Imagine an energy company ready to build a new wind farm or transmission line, only to wait years for a permit. That’s the reality for many U.S. projects. Federal reviews under the National Environmental Policy Act (NEPA) often take more than four years on average, with costs that can reach millions per project¹. These delays tie up capital, slow construction, and deter private investment in sectors critical to the energy transition².

That’s why the Energy Permitting Reform Act (EPRA) has drawn rare bipartisan support in Congress. Introduced in 2024, the bill aims to shorten environmental reviews, speed federal approvals, and set enforceable deadlines for agencies handling energy, mining, and infrastructure projects³. The reform would require environmental assessments to finish within one year and full environmental impact statements within two⁴. It would also limit judicial challenges to 150 days, providing developers more clarity on timing⁵.

The logic is simple: clearer rules and faster approvals can make projects more investable. The Chamber of Commerce estimates it currently takes more than four years just to get a “yes or no” decision on a federal permit⁶. For developers, that delay can destroy economics by increasing financing costs and regulatory uncertainty. EPRA’s goal is to convert those open-ended timelines into predictable schedules—an approach that mirrors reforms already tested in the infrastructure space under the Biden administration’s Permitting Action Plan⁷.

Speeding up approvals could unlock billions in stalled projects. McKinsey estimates that roughly 650 major infrastructure projects—representing over $1 trillion in potential capital—remain tied up in review⁸. Shorter timelines would help not just renewables, but also natural-gas pipelines, battery facilities, and copper or lithium mines that feed the clean-energy supply chain. Mining reforms in the bill would streamline overlapping federal and state reviews, addressing the decades-long lag between mineral discovery and production⁹.

The investment takeaway is clear. Faster permitting improves capital efficiency. Developers can turn shovel-ready projects into operating assets sooner, reducing risk and freeing up cash flow. Publicly traded utilities, miners, and industrials stand to gain the most as backlogs clear. By contrast, continued regulatory gridlock could hold back U.S. competitiveness, especially as countries like Canada and Australia move to simplify their own permitting regimes.

Still, there are trade-offs. Critics worry that shorter deadlines could weaken environmental oversight or limit public participation¹⁰. Legal challenges from states or communities may persist even after federal reforms, keeping litigation risk alive. Investors, therefore, shouldn’t mistake “faster” for “frictionless.” What EPRA really promises is less uncertainty, not no controversy.

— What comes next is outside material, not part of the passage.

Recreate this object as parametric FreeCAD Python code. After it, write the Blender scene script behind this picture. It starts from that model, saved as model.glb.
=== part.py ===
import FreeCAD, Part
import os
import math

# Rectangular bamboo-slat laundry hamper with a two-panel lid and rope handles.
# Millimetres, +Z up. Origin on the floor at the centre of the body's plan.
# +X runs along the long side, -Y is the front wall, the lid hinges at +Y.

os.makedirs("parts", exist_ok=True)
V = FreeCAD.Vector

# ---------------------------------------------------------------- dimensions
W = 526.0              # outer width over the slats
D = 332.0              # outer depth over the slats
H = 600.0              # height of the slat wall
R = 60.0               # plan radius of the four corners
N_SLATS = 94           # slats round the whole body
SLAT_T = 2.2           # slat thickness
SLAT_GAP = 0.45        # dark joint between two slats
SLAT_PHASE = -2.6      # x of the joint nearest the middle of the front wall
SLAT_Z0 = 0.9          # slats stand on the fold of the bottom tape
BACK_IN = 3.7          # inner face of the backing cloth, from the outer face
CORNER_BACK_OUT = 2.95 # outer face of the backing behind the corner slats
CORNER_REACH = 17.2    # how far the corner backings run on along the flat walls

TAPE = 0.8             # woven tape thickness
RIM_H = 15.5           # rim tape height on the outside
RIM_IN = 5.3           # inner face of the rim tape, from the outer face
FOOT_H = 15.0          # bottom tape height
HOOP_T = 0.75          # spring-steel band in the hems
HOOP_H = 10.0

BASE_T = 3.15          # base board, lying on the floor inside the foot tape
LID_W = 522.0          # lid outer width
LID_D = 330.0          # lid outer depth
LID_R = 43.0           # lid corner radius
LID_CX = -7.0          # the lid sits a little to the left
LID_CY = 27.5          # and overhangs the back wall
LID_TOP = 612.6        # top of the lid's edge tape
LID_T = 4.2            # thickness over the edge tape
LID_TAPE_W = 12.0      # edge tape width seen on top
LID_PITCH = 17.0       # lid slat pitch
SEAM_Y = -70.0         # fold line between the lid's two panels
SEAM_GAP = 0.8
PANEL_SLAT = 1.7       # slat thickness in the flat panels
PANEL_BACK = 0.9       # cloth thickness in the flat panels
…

For markets, though, predictability itself is a kind of deregulation. If Washington delivers on that promise, it could shift sentiment across energy, mining, and infrastructure equities. Projects that once took a decade might finally move from blueprint to construction in a few years. In an era of constrained supply chains and rising demand for power, that’s not just policy—it’s a potential catalyst for capital.


Footnotes

  1. The White House, Fact Sheet: Permitting Progress to Build Infrastructure Faster, April 2024.
  2. Rennert, Kevin, and Molly Robertson, Resources for the Future, Oct. 2025.
  3. Durbin, Martin, and Chad Whiteman, U.S. Chamber of Commerce, July 2024.
  4. Ibid.
  5. Niskanen Center, “Why the Energy Permitting Reform Act Is a Necessary Step Forward,” Oct. 2024.
  6. U.S. Chamber of Commerce, Energy Permitting Reform Act of 2024 Overview, July 2024.
  7. The White House, Permitting Action Plan, April 2024.
  8. McKinsey & Company, Unlocking U.S. Federal Permitting, July 2025.
  9. U.S. Senate Committee on Energy and Natural Resources, Mining Regulatory Clarity Act Summary, 2024.
  10. Sierra Club, Press Release: EPRA Weakens Environmental Review, 2024.